▶ [Stored data]
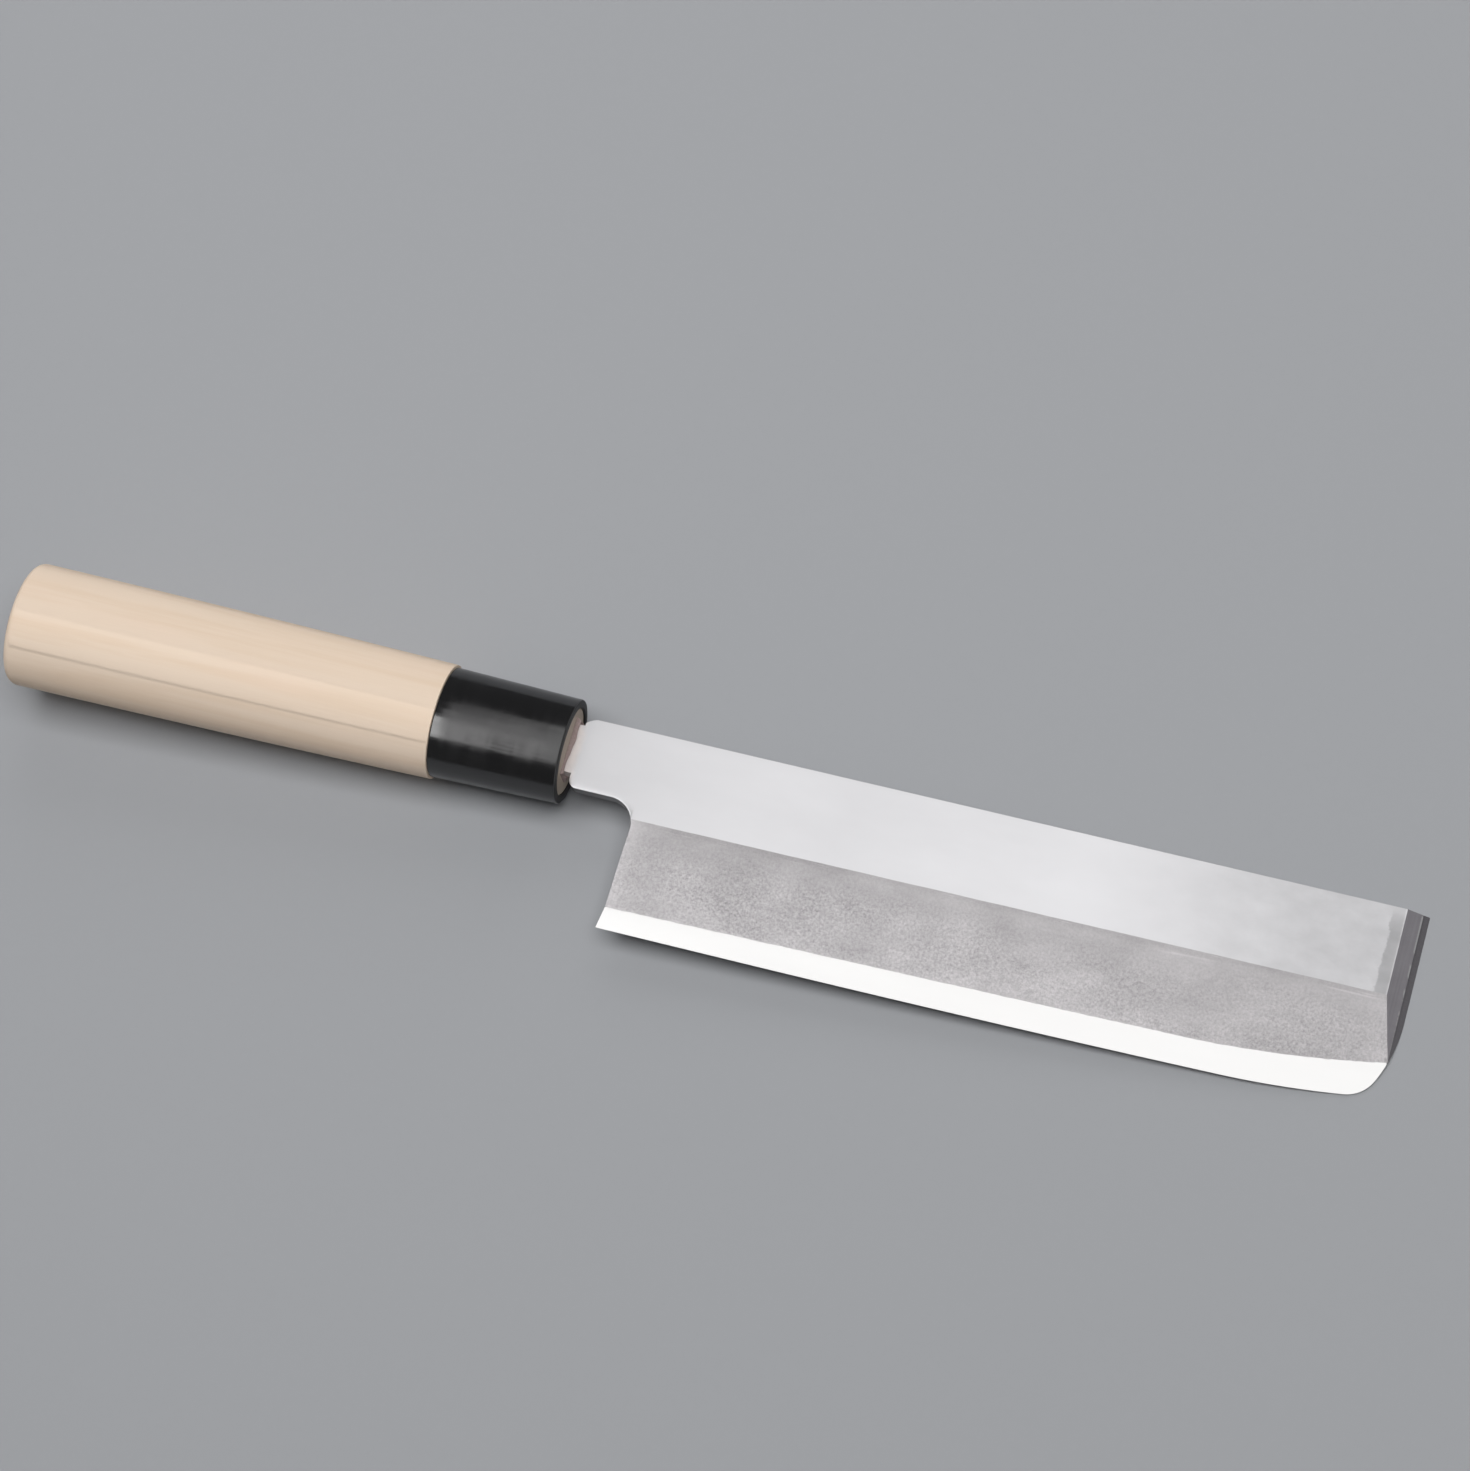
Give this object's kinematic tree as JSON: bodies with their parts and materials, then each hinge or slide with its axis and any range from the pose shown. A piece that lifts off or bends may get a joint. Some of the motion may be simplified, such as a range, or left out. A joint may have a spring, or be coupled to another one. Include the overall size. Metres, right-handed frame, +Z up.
{
  "type": "usuba knife",
  "caption": "Square-ended, single-bevel vegetable knife for the right hand, with an oval pale-wood handle and a black ferrule.",
  "frame": {"origin": "on the table the knife lies on, under the middle of its bounding box", "axes": "+X from the handle's butt to the blade's end, +Y from the edge to the spine, +Z up, out of the bevelled face"},
  "size_m": [0.3328, 0.053, 0.0297],
  "materials": {
    "soft_iron": "satin flat, finely blasted bevel",
    "hard_steel": "fine polish on the edge strip, ground back",
    "pale_wood": "bare, sanded smooth",
    "bedding": "dull filler",
    "black_ferrule": "polished black"
  },
  "bodies": {
    "root": {"blade_iron": "soft_iron", "edge_steel": "hard_steel", "handle_wood": "pale_wood", "tang_bedding": "bedding", "ferrule": "black_ferrule"}
  },
  "joints": []
}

▶ [The task] Using the data above, output each line exactly.

▶ [Answer to this exercise]
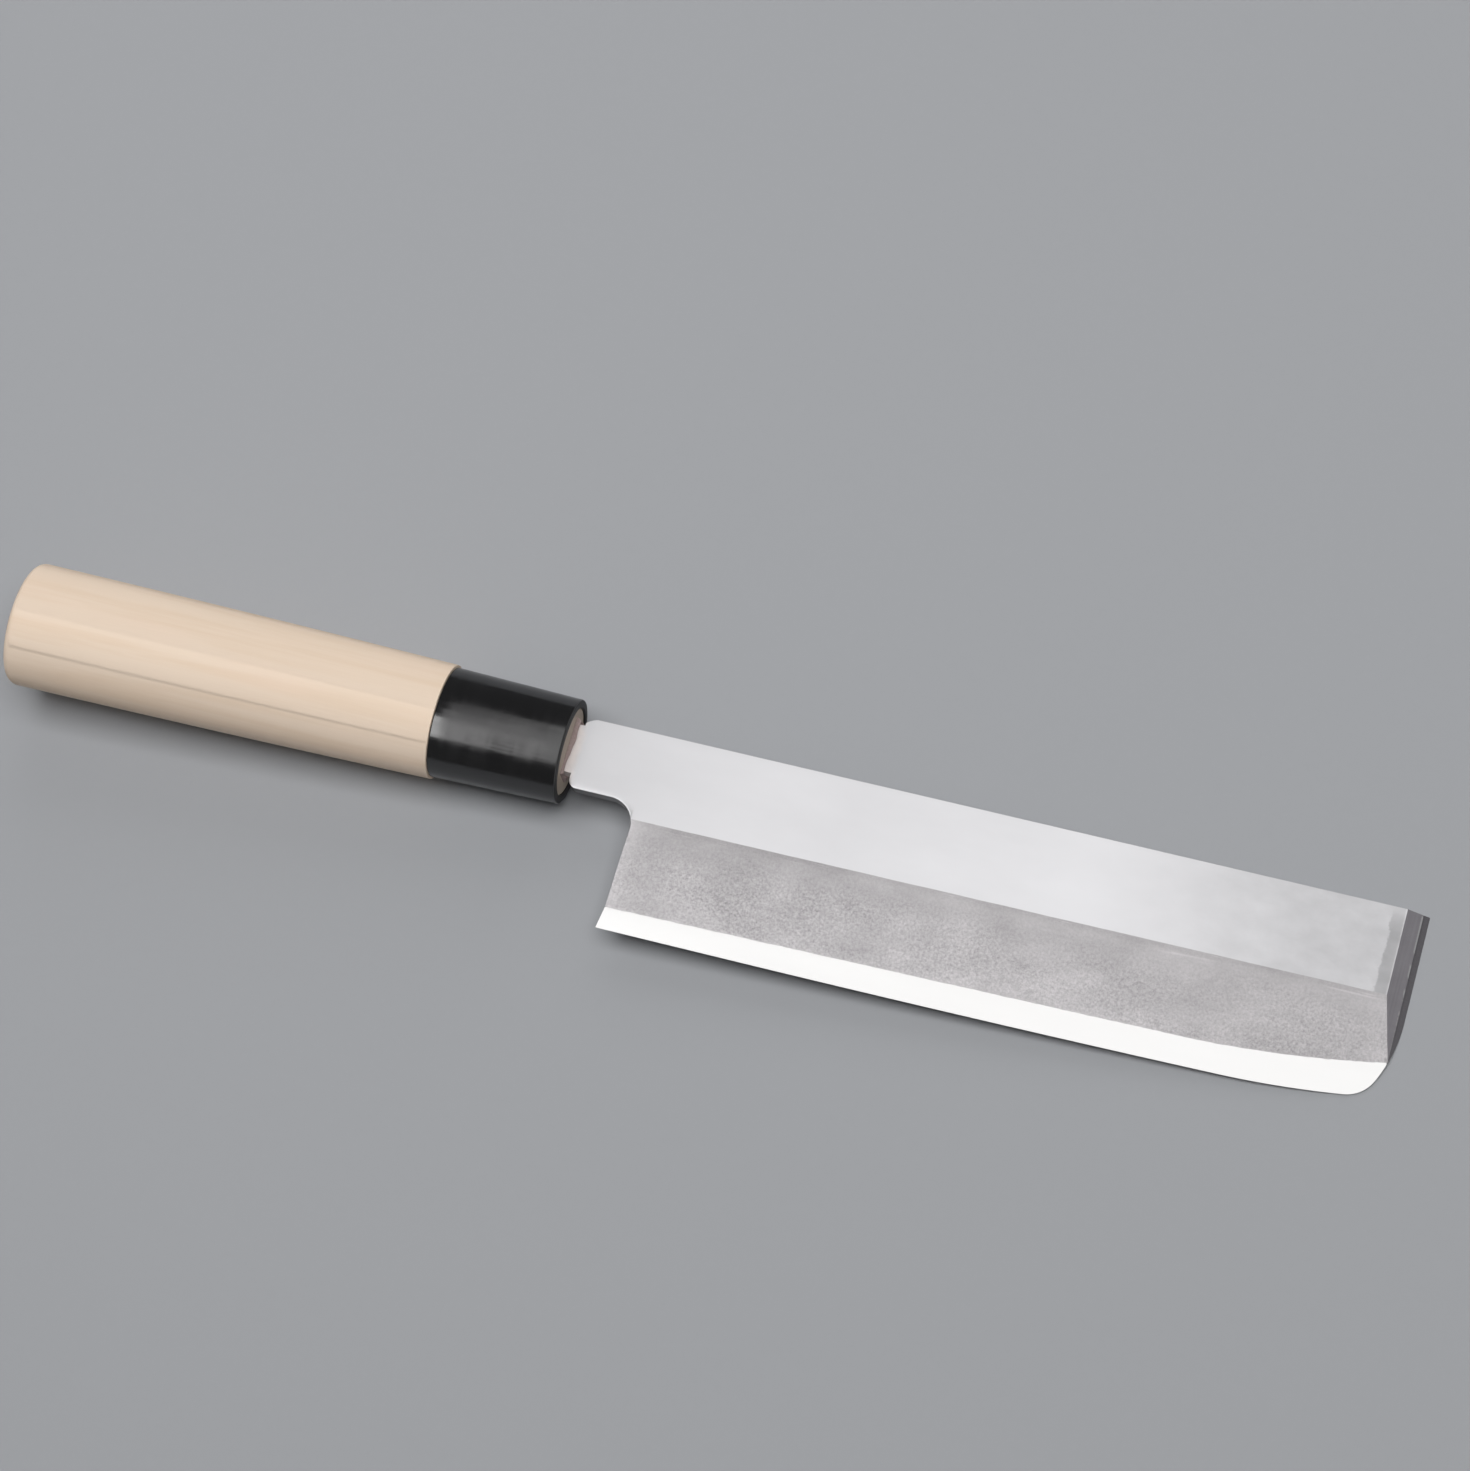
Give this object's kinematic tree as JSON: bodies with their parts and materials, then each hinge or slide with its axis and any range from the pose shown. A piece that lifts off or bends may get a joint. Some of the motion may be simplified, such as a range, or left out. A joint may have a spring, or be coupled to another one. Include the overall size. Metres, right-handed frame, +Z up.
{
  "type": "usuba knife",
  "caption": "Square-ended, single-bevel vegetable knife for the right hand, with an oval pale-wood handle and a black ferrule.",
  "frame": {"origin": "on the table the knife lies on, under the middle of its bounding box", "axes": "+X from the handle's butt to the blade's end, +Y from the edge to the spine, +Z up, out of the bevelled face"},
  "size_m": [0.3328, 0.053, 0.0297],
  "materials": {
    "soft_iron": "satin flat, finely blasted bevel",
    "hard_steel": "fine polish on the edge strip, ground back",
    "pale_wood": "bare, sanded smooth",
    "bedding": "dull filler",
    "black_ferrule": "polished black"
  },
  "bodies": {
    "root": {"blade_iron": "soft_iron", "edge_steel": "hard_steel", "handle_wood": "pale_wood", "tang_bedding": "bedding", "ferrule": "black_ferrule"}
  },
  "joints": []
}